Kiran Kumar Reddy, a non-entity
A traffic constable manning the crowded Kaleshwaram market in Vijayawada, where Kiran Kumar Reddy was addressing a public meeting, told me, “If it was not for the fact that he was our CM, we will never allow him to hold a meeting in such a place, throwing the traffic out of gear. He is a loser.” One wonders why Kiran is even bothering to campaign since he is not even a serious player in the race. At best, he will eat into a bit of the Jagan vote and only help TDP in the bargain.

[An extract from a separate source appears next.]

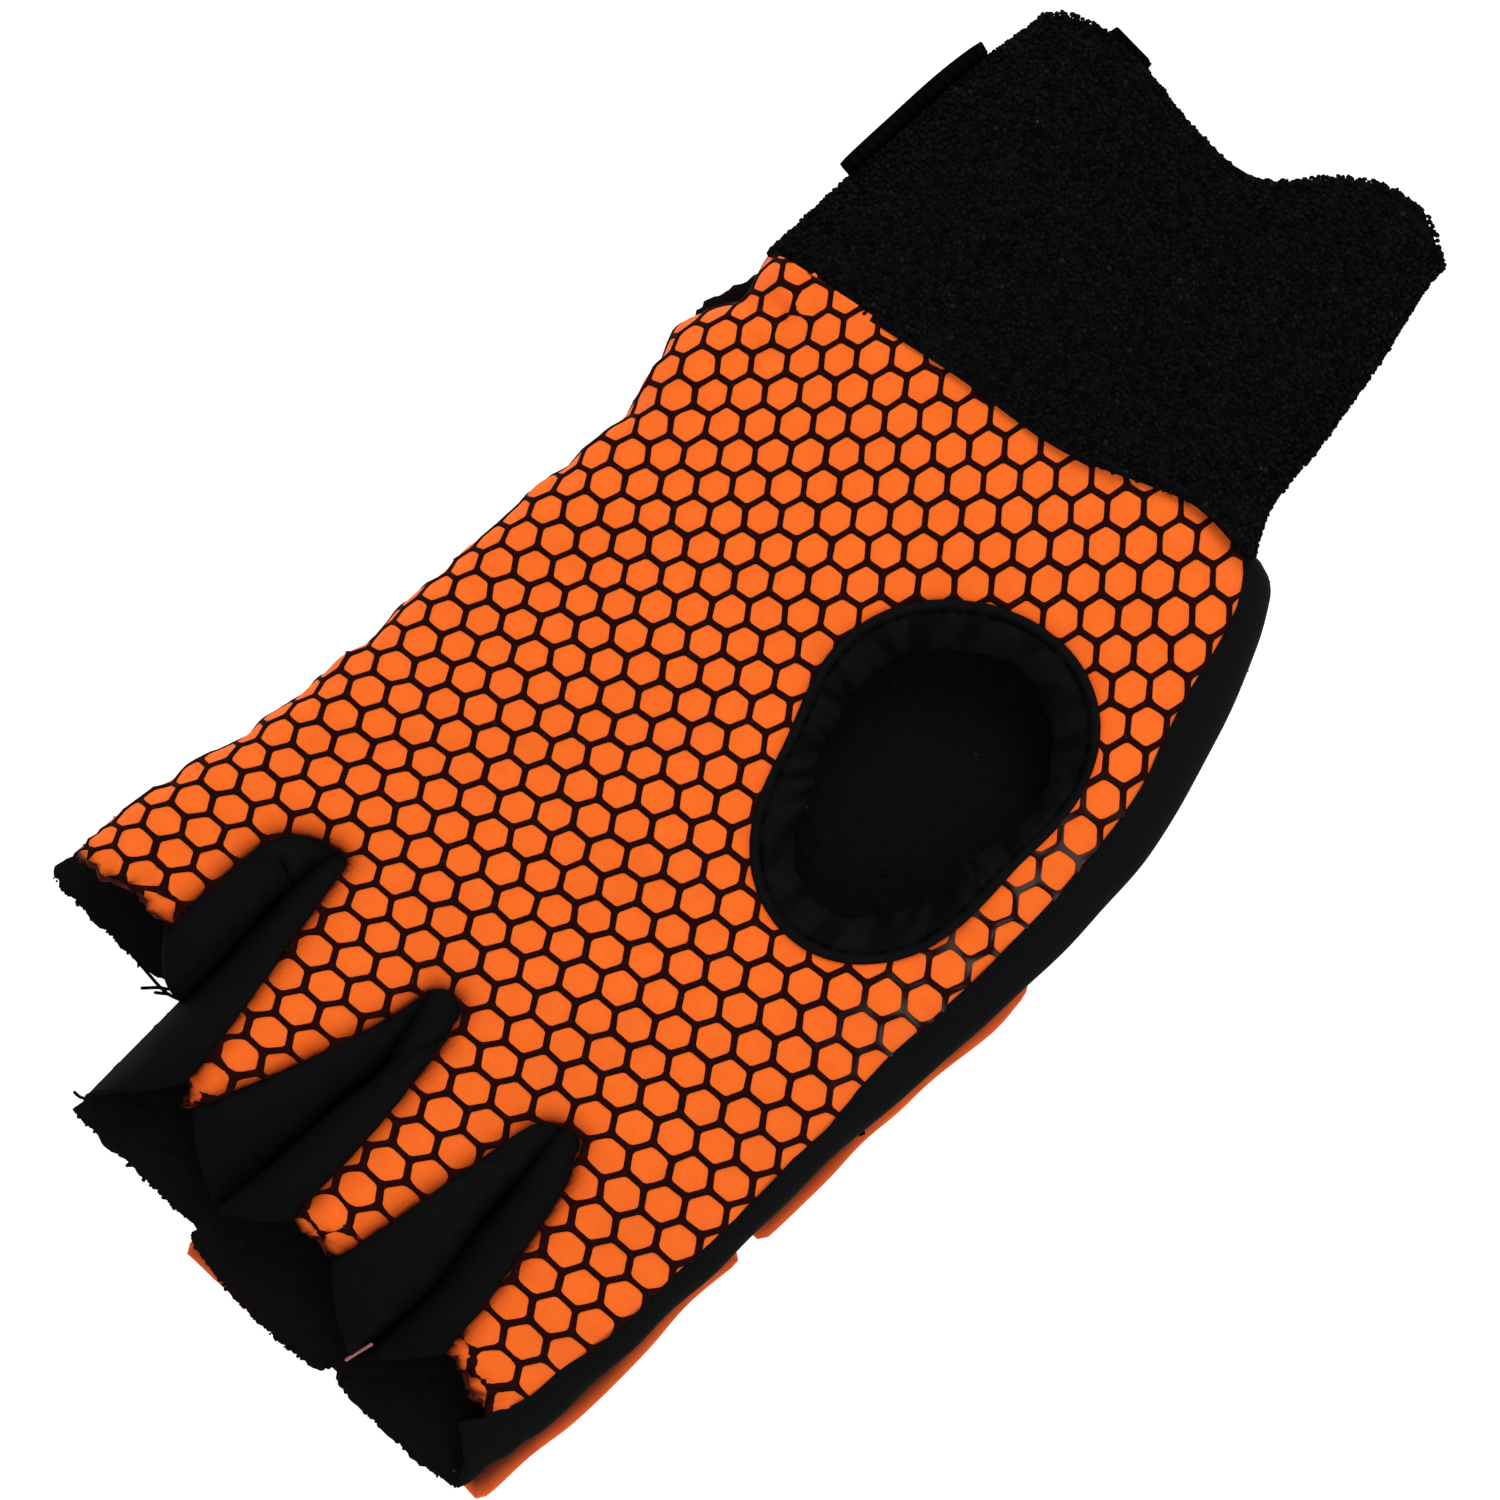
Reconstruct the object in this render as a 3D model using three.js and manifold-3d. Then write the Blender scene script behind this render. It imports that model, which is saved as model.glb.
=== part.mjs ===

Since this is a straight contest, even a margin of 2 per cent difference between YSRC and TDP-BJP can result in a huge difference in the harvest of seats and convey the impression of a sweep. But on the ground, each seat is being very fiercely contested.

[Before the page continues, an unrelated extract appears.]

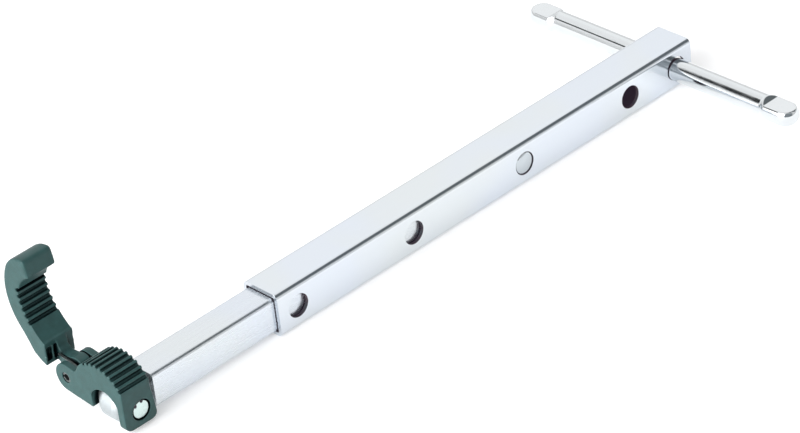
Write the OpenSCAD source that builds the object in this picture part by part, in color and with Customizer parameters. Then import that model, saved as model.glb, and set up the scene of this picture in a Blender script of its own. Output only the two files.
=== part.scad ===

At the moment, Naidu seems to be ahead in the race, with a clear edge. Partly because of the alliance’s focus on 94 of the 175 seats that are urban or semi-urban. But poor candidate selection (two in every district, by TDP’s own admission) means the party starts with a minus of at least 25 assembly seats.
Elections are usually decided in the last 48 hours. A lot will also depend on the distribution of money and liquor at the last minute by both parties and whether that will sway a large number of voters. Also established merchants of community votebanks also will be purchased enmasse by both parties. The voting percentage will also matter as a higher turnout will work to the TDP-BJP’s advantage.
A defeat for Jagan will leave him licking his wounds and put him at the mercy of a Chandrababu Naidu who is on record saying he would like to send him to jail. A defeat for Naidu – a third one in a row – would end his political career and poachers would gobble up the TDP. As far as the Congress is concerned, it will take a lot of effort for it to ensure it does not go the Tamilnadu way in Andhra Pradesh.